Não temos qualquer motivo para duvidar da autenticidade do fato, nem suspeitar da boa-féda Sra. French, que não conhecemos. Mas é de convir que tal maneira de proceder teria algo de pouco convincente para os nossos incrédulos, aos quais não faltariam objeções e diriam que todos os preparativos teriam um ar de familiaridade com os da prestidigitação, que faz isso tudo sem tantos embaraços aparentes. Confessamos concordar um pouco com eles. Que os desenhos tenham sido feitos, é incontestável. Somente a origem não nos parece provada de maneira autêntica. Seja como for, admitindo-se que não tenha havido nenhum truque, incontestavelmente é um fato dos mais curiosos de escrita e desenhos diretos, cuja possibilidade a teoria nos explica.
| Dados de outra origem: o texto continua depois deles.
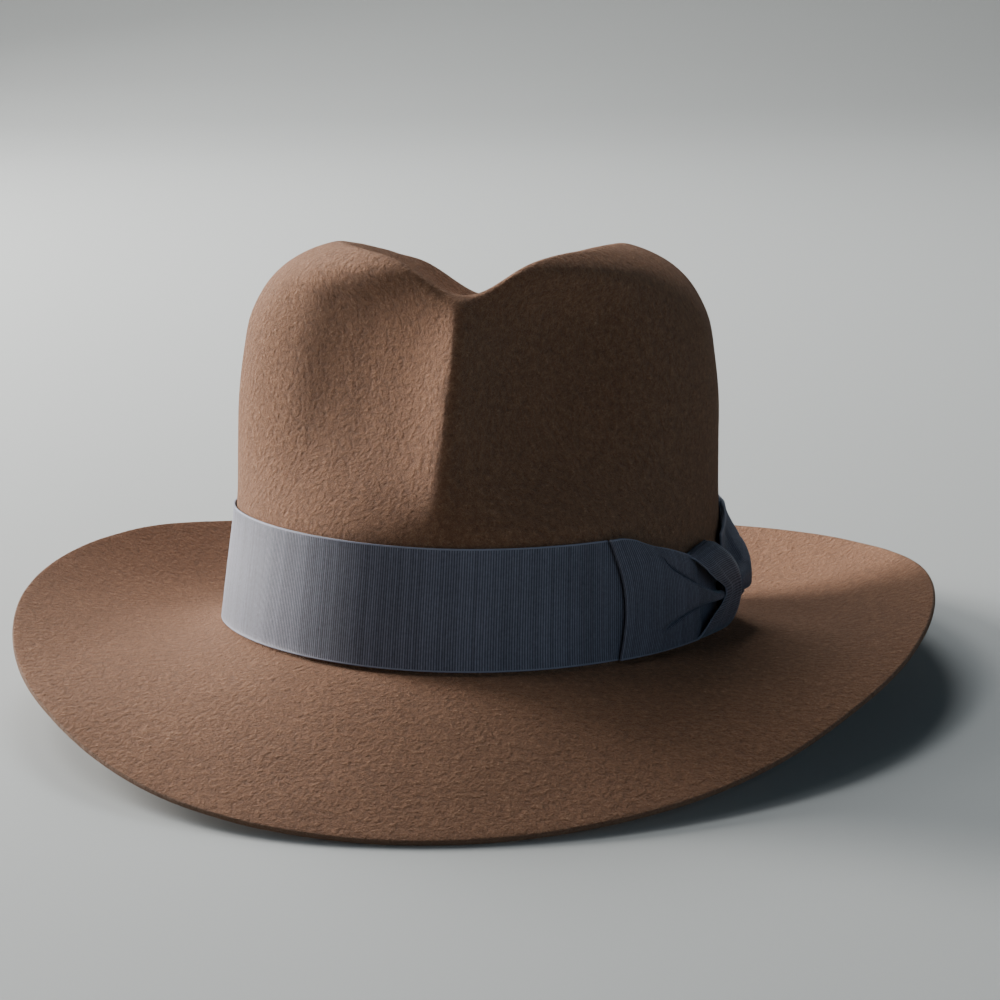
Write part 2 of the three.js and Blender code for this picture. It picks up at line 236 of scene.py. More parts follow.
def addCamera():
    yaw, elevation, roll = (math.radians(view[key]) for key in ("yaw", "elevation", "roll"))
    turnBack = Matrix.Rotation(-yaw, 3, "Z")
    eye = Vector((0, -view["distance"] * math.cos(elevation), view["distance"] * math.sin(elevation)))
    forward = -eye.normalized()
    right = Vector((1, 0, 0))
    up = right.cross(forward)
    # the ray through the middle of the picture, which is a little off the hat's foot
    du, dv = (view["picture"] / 2 - pixel for pixel in view["hatPixel"])
    u = du * math.cos(roll) + dv * math.sin(roll)
    v = -du * math.sin(roll) + dv * math.cos(roll)
    aim = (forward * view["pixels"] + right * u - up * v).normalized()
    rolledUp = up * math.cos(roll) + right * math.sin(roll)
    side = aim.cross(rolledUp).normalized()
    top = side.cross(aim)
    basis = np.array([turnBack @ side, turnBack @ top, turnBack @ -aim]).T
    basis = restMatrix @ basis
    place = restPlace(np.array(turnBack @ eye))
    data = bpy.data.cameras.new("camera")
    data.lens = view["pixels"] / view["picture"] * data.sensor_width
    data.clip_start = view["near"]
    data.clip_end = view["far"]
    camera = bpy.data.objects.new("camera", data)
    bpy.context.scene.collection.objects.link(camera)
    matrix = Matrix([list(row) for row in basis]).to_4x4()
    matrix.translation = Vector(place)
    camera.matrix_world = matrix
    bpy.context.scene.camera = camera
    print("camera at", [round(value, 3) for value in place])


# turn (0 is the bow's side, 180 the other side, -90 the front), height in degrees, width, watts, colour
lights = {
    "windowLow": (150, 8, 0.6, 63.0, (1.0, 0.96, 0.92)),
    "windowMiddle": (150, 22, 0.7, 64.0, (1.0, 0.96, 0.92)),
    "windowSide": (112, 22, 0.7, 9.0, (1.0, 0.98, 0.96)),
    "windowHigh": (155, 55, 0.8, 15.0, (1.0, 0.98, 0.96)),
    "backHigh": (102, 50, 0.8, 18.0, (0.96, 0.98, 1.0)),
    "roomHigh": (205, 58, 0.9, 3.5, (0.94, 0.97, 1.0)),
    "frontFill": (304, 20, 1.2, 5.2, (0.58, 0.81, 1.0)),
}
lightDistance = 2.0
lightAim = (0, 0, 0.06)
worldLight = {"colour": (0.62, 0.68, 0.72), "strength": 0.03}


def addLights():
    aim = Vector(lightAim)
    for name, (turn, height, width, watts, colour) in lights.items():
        data = bpy.data.lights.new(name, "AREA")
        data.shape = "DISK"
        data.size = width
        data.energy = watts
        data.color = colour
        lamp = bpy.data.objects.new(name, data)
        bpy.context.scene.collection.objects.link(lamp)
        turn, height = math.radians(turn), math.radians(height)
        level = math.cos(height)
        toLamp = Vector((level * math.cos(turn), level * math.sin(turn), math.sin(height)))
        lamp.location = aim + toLamp * lightDistance
        lamp.rotation_euler = (-toLamp).to_track_quat("-Z", "Y").to_euler()
    world = bpy.data.worlds.new("studio")
    world.use_nodes = True
    background = world.node_tree.nodes["Background"]
    background.inputs["Color"].default_value = (*worldLight["colour"], 1)
    background.inputs["Strength"].default_value = worldLight["strength"]
    bpy.context.scene.world = world
    print("lights placed")


# shared shader pieces

def newMaterial(name):
    material = bpy.data.materials.new(name)
    material.use_nodes = True
    nodes = material.node_tree.nodes
    return material, nodes, material.node_tree.links, nodes["Principled BSDF"]


# input, output, usual scale, detail, roughness, distortion
mottleRows = [
    ("Patch Scale", "Patches", 20, 3, 0.55, 0),
    ("Speckle Scale", "Speckle", 400, 4, 0.65, 0),
    ("Fibre Scale", "Fibres", 1500, 3, 0.7, 1.2),
]


def mottleGroup():
    # soft patches, a fine speckle and short twisted fibres, each as a mask
    group = bpy.data.node_groups.new("mottle", "ShaderNodeTree")
    face = group.interface
    face.new_socket("Vector", in_out="INPUT", socket_type="NodeSocketVector")
    for scaleName, _, scale, *_ in mottleRows:
        face.new_socket(scaleName, in_out="INPUT", socket_type="NodeSocketFloat").default_value = scale
    for _, outName, *_ in mottleRows:
        face.new_socket(outName, in_out="OUTPUT", socket_type="NodeSocketFloat")
    nodes, links = group.nodes, group.links
    source = nodes.new("NodeGroupInput")
    result = nodes.new("NodeGroupOutput")
    for scaleName, outName, _, detail, rough, distortion in mottleRows:
        cloud = nodes.new("ShaderNodeTexNoise")
        cloud.inputs["Detail"].default_value = detail
        cloud.inputs["Roughness"].default_value = rough
        cloud.inputs["Distortion"].default_value = distortion
        links.new(source.outputs["Vector"], cloud.inputs["Vector"])
        links.new(source.outputs[scaleName], cloud.inputs["Scale"])
        links.new(cloud.outputs["Fac"], result.inputs[outName])
    return group


def mottleNode(nodes, links, mottle, scales):
    cloud = nodes.new("ShaderNodeGroup")
    cloud.node_tree = mottle
    for (scaleName, *_), scale in zip(mottleRows, scales):
        cloud.inputs[scaleName].default_value = scale
    links.new(objectVector(nodes, links), cloud.inputs["Vector"])
    return cloud


def ramp(nodes, stops):
    node = nodes.new("ShaderNodeValToRGB")
    elements = node.color_ramp.elements
    elements[0].position, elements[0].color = stops[0][0], (*stops[0][1], 1)
    elements[1].position, elements[1].color = stops[-1][0], (*stops[-1][1], 1)
    for place, colour in stops[1:-1]:
        element = elements.new(place)
        element.color = (*colour, 1)
    return node


def mathNode(nodes, links, kind, first, second=None):
    node = nodes.new("ShaderNodeMath")
    node.operation = kind
    for socket, value in zip(node.inputs, (first, second)):
        if value is None:
            continue
        if isinstance(value, (int, float)):
            socket.default_value = value
        else:
            links.new(value, socket)
    return node.outputs["Value"]


def weightedSum(nodes, links, *terms):
    total = None
    for value, weight in terms:
        part = mathNode(nodes, links, "MULTIPLY", value, weight)
        total = part if total is None else mathNode(nodes, links, "ADD", total, part)
    return total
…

Sem essa teoria, fatos como estes seriam desde logo relegados como fábulas ou passes de mágica. Mas, pelo fato mesmo de nos dar a conhecer as condições nas quais os fenômenos podem produzir-se, ela deve tornarnos tanto mais circunspectos para não aceitá-los senão com boas provas.
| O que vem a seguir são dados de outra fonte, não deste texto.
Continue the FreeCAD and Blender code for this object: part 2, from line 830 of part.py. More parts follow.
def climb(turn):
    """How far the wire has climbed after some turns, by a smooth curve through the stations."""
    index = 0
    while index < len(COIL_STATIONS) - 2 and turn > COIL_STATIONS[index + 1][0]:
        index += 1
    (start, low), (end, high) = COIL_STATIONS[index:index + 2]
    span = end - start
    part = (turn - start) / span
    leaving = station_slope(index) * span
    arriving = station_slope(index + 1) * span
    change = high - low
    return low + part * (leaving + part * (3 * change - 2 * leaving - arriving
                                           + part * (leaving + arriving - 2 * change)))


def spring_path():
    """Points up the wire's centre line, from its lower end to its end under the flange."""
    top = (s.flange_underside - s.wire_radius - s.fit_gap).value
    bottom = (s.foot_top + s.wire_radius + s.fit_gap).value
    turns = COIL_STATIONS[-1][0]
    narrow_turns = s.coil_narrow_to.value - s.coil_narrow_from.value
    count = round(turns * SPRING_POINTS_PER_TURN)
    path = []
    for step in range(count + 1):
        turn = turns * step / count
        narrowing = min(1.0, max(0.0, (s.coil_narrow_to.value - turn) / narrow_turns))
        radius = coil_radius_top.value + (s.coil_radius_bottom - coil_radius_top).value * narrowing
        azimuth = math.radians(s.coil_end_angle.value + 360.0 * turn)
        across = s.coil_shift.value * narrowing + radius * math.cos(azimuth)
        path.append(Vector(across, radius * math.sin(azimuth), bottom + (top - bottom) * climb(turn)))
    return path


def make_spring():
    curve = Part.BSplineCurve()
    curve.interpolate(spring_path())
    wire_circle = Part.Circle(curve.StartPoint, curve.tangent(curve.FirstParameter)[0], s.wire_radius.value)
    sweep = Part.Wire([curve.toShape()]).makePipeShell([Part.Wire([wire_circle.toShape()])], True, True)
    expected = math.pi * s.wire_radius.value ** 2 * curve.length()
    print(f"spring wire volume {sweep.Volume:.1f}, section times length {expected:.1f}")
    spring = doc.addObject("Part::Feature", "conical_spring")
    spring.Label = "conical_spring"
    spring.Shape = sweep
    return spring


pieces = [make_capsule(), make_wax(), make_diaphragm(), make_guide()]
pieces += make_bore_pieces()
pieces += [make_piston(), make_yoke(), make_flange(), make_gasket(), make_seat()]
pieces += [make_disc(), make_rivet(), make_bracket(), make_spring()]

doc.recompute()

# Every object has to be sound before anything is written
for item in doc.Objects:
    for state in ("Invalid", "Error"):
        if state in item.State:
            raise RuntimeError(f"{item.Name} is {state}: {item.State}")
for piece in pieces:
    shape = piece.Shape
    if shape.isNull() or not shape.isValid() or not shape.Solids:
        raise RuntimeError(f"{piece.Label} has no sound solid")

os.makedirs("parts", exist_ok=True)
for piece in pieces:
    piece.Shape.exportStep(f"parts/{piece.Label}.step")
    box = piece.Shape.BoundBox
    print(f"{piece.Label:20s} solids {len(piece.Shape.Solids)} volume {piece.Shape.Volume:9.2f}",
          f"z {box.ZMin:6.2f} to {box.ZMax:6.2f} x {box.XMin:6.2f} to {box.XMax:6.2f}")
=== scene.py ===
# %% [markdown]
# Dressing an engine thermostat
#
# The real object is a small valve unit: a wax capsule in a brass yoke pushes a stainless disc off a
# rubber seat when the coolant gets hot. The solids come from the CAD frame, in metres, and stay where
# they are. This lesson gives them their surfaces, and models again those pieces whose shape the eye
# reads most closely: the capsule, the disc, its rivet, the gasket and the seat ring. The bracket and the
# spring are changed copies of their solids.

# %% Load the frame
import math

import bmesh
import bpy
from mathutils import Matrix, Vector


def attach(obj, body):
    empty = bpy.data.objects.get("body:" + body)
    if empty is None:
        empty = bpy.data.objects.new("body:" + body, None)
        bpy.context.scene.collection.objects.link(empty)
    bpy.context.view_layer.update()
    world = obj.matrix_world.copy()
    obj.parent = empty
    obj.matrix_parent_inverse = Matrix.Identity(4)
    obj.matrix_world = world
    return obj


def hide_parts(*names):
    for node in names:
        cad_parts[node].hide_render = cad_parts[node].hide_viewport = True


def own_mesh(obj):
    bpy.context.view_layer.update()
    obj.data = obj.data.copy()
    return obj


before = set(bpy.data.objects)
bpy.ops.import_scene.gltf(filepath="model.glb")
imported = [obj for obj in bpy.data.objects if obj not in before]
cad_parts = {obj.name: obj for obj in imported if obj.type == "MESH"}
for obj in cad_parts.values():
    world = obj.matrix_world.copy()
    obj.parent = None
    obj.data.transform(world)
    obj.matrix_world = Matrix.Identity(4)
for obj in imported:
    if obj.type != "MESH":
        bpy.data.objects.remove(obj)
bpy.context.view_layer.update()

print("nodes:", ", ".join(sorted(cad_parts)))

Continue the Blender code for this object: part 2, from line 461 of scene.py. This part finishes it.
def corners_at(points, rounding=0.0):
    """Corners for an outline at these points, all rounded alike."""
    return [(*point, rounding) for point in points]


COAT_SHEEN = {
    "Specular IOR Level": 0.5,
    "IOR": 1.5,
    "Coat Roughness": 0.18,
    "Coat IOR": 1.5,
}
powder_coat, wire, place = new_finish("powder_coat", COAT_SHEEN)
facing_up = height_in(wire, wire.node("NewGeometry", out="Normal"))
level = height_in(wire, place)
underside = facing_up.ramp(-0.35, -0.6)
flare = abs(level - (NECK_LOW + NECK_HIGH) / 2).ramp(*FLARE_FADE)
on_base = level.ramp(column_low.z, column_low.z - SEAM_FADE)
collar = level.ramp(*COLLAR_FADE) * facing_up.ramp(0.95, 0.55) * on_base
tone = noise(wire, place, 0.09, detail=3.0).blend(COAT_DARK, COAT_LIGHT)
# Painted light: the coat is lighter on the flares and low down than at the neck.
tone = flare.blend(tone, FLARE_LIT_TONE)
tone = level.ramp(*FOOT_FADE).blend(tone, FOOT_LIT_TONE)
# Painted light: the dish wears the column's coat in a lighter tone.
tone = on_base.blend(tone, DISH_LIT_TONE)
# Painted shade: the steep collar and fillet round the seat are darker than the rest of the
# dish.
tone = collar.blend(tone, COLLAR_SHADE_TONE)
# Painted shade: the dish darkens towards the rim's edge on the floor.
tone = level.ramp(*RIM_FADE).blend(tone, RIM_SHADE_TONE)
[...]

Decididamente, os médiuns americanos têm uma especialidade para a produção de fenômenos extraordinários, pois os jornais daquele país estão cheios de fatos do gênero, dos quais estão longe de se aproximarem os médiuns europeus. Assim, do outro lado do Atlântico dizem que ainda estamos muito atrasados em Espiritismo. Quando perguntamos aos Espíritos a razão de tal diferença, eles responderam: “A cada um o seu papel. O vosso não é o mesmo, e Deus não vos deu a parte menor na obra de regeneração”. Considerando o mérito dos médiuns pela rapidez da execução, pela energia e pelo poder dos efeitos, os nossos são fracos ao lado daqueles, contudo, conhecemos muitos que não trocariam as simples e consoladoras comunicações que recebem, pelos prodígios dos médiuns americanos. Elas bastam para lhes dar fé, e eles preferem o que toca a alma ao que lhes fere os olhos; a moral que consola e torna melhor, aos fenômenos que causam admiração. Por um instante, na Europa, preocuparam-se com os fatos materiais, mas logo os deixaram de lado pela Filosofia, que abre um campo mais vasto ao pensamento e tende para o objetivo final e providencial do Espiritismo: a regeneração social. Cada povo tem seu gênio particular e suas tendências especiais, e cada um, nos limites que lhe são traçados, concorre para os planos da Providência. O mais adiantado será o que marchar mais rapidamente na via do progresso moral, porque é este que mais se aproximará dos desígnios de Deus.